The Dixon City Bloods gang feared violent reprisals from Toronto Mayor Rob Ford's former driver, Alessandro Lisi, if a video of the politician allegedly smoking crack cocaine was released, newly unsealed police documents reveal.
The alleged threats were intercepted in May through wiretaps targeting the Dixon gang, which was raided last year in a drugs-and-guns investigation known as Project Traveller. In one phone conversation, Mr. Lisi warned accused gang member Liban Siyad that the Dixon neighbourhood was "going to get heated up all summer" until the video was retrieved.
In another intercepted call, Mr. Siyad advised a group of friends that Mr. Ford's driver told a man nicknamed Juiceman: "You're fucking dead and everybody on your block is dead."
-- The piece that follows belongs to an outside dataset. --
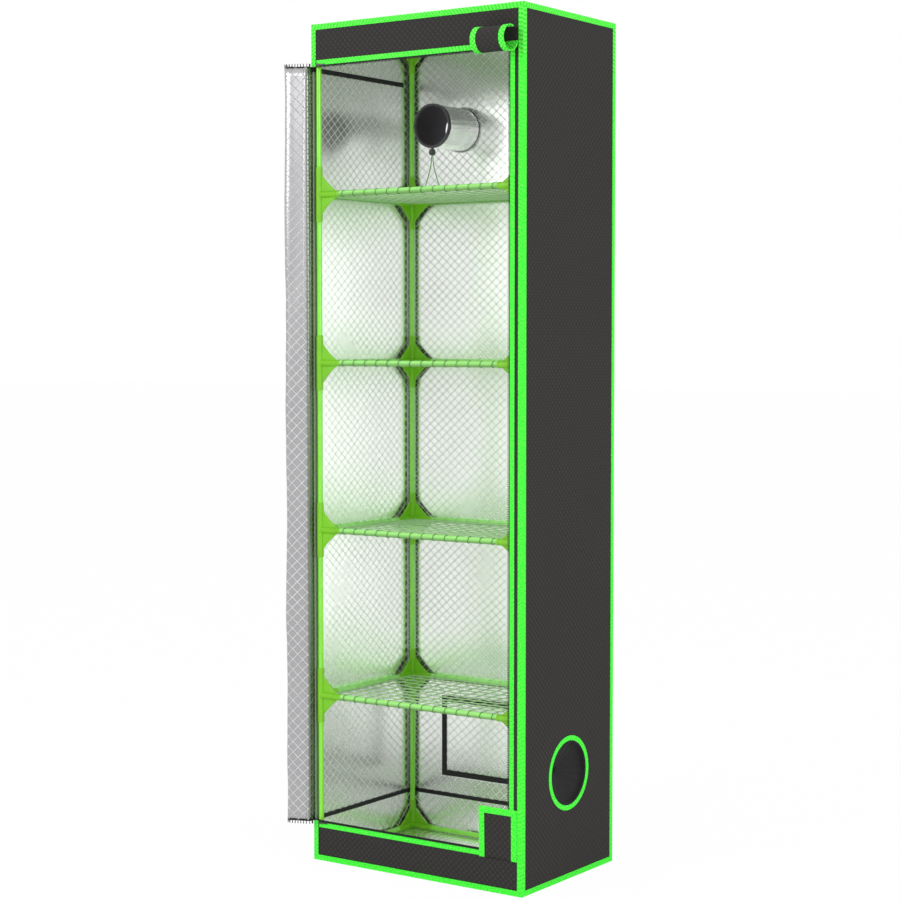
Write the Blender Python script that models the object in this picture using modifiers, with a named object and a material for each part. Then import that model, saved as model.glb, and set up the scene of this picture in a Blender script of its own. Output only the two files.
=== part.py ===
"""Indoor grow tent: a steel pole frame in a zipped fabric skin, with four net shelves.

Run it with blender --background --python part.py, or from Blender's text editor.
Metres, +Z up. The origin is on the ground under the middle of the tent, and the front is at -Y.
The door stands open, folded back round the front left corner.
"""

import math

import bmesh
import bpy
from mathutils import Matrix, Vector
from mathutils.geometry import interpolate_bezier

# Overall size and general fits
WIDTH = 0.600
DEPTH = 0.400
HEIGHT = 2.000
CLEARANCE = 0.0003
OVERRUN = 0.010
MERGE_DISTANCE = 0.00001

# Skin: laminate sheet under a sewn edge tape
SHEET = 0.0010
TAPE = 0.0008
EDGE_TAPE_WIDTH = 0.0157
BINDING_WIDTH = 0.0128
ZIP_BAND = 0.0027

# Door opening: the strip of front panel beside it, the skirt under it and the header over it
STRIP_WIDTH = 0.0378
OPENING_BOTTOM = 0.0960
HEADER_HEIGHT = 0.0995

# Open door: widths of the sewn strip and of the fold beside the corner
HINGE_STRIP = 0.0190
FOLD_STRIP = 0.0710

# Frame
ROD_RADIUS = 0.0067
TUBE_WALL = 0.0010
SLEEVE_RADIUS = 0.0085
SLEEVE_HALF_HEIGHT = 0.0655
SOCKET_RADIUS = 0.0077
ARM_LENGTH = 0.0620
SOCKET_DEPTH = 0.0300
POST_INSET = 0.0128
SHELF_HEIGHT_SHARES = (0.2, 0.4, 0.6, 0.8)
WEB_ALONG = 0.0530
WEB_UP = 0.0490
WEB_DIP = 0.0050
WEB_THICKNESS = 0.0018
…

Summaries of the gang's wiretapped conversations released by the Ontario Superior Court on Thursday were included in police affidavits submitted this year to obtain phone records in connection with Project Brazen 2 – a sweeping investigation triggered nearly 11 months ago by reports about the Ford video.
Mr. Lisi, a friend of the mayor, faces several drug charges and a charge of extortion related to an alleged attempt to retrieve the Ford video. He is accused of threatening Mr. Siyad and Mohamed Siad, whom police believe made the recording on a cellphone.
A team of Toronto detectives is still investigating whether others were involved in making threats. In the intercepted calls that have been disclosed, Mr. Lisi, 35, did not threaten death. But the alleged death threats were talked about in phone conversations.
None of the allegations against Mr. Lisi has been tested in court, and the mayor has not been charged.
According to police affidavits, Mr. Lisi reached out to Mr. Siyad an hour after the U.S. website Gawker broke news of the video at 8:28 p.m. on May 16, 2013. A photograph of Mr. Ford with accused gang members was published with the Gawker story.
Mr. Lisi pressed Mr. Siyad about the photo, asking whether the 22-year-old and his buddies were distributing pictures and a video, police summaries of their intercepted conversations state. He promised to reward Mr. Siyad if he got to the bottom of who was trying to sell the video.
The pair had dealt with each other before. Toronto Police allege Mr. Lisi gave Mr. Siyad a large quantity of marijuana last April in exchange for the mayor's cellphone, which went missing late at night at an Etobicoke bungalow that police have described as a crack house.
The calls from Mr. Lisi allegedly turned menacing. In a May 17 phone conversation involving Mr. Siyad, Juiceman and several others, Juiceman advised the group that a man warned him: "If that video gets released, I'm gonna, I'm gonna run through all your houses, me and all the, all the Toronto Police, we're gonna, we're gonna, we're gonna done, all you done, we say I'm gonna done you guys."
Police believe the individual who called Juiceman was Mr. Lisi. Investigators do not know Juiceman's identity, the affidavits state.
The latest insight into Project Brazen 2 stems from the media's bid to unseal court records connected to the high-profile investigation. Lawyers representing several organizations, including The Globe and Mail, contend the information is in the public interest. In all, Project Traveller wiretaps captured 50 communications related to Mr. Ford on May 17.
The mayor's brother, Councillor Doug Ford, said he is frustrated by the "drib and drab" of information from court documents. Asked if the mayor knows "a few dirty cops," as is claimed in a conversation picked up on police wiretaps, Councillor Ford said: "No, not at all."
With a report from Elizabeth Church.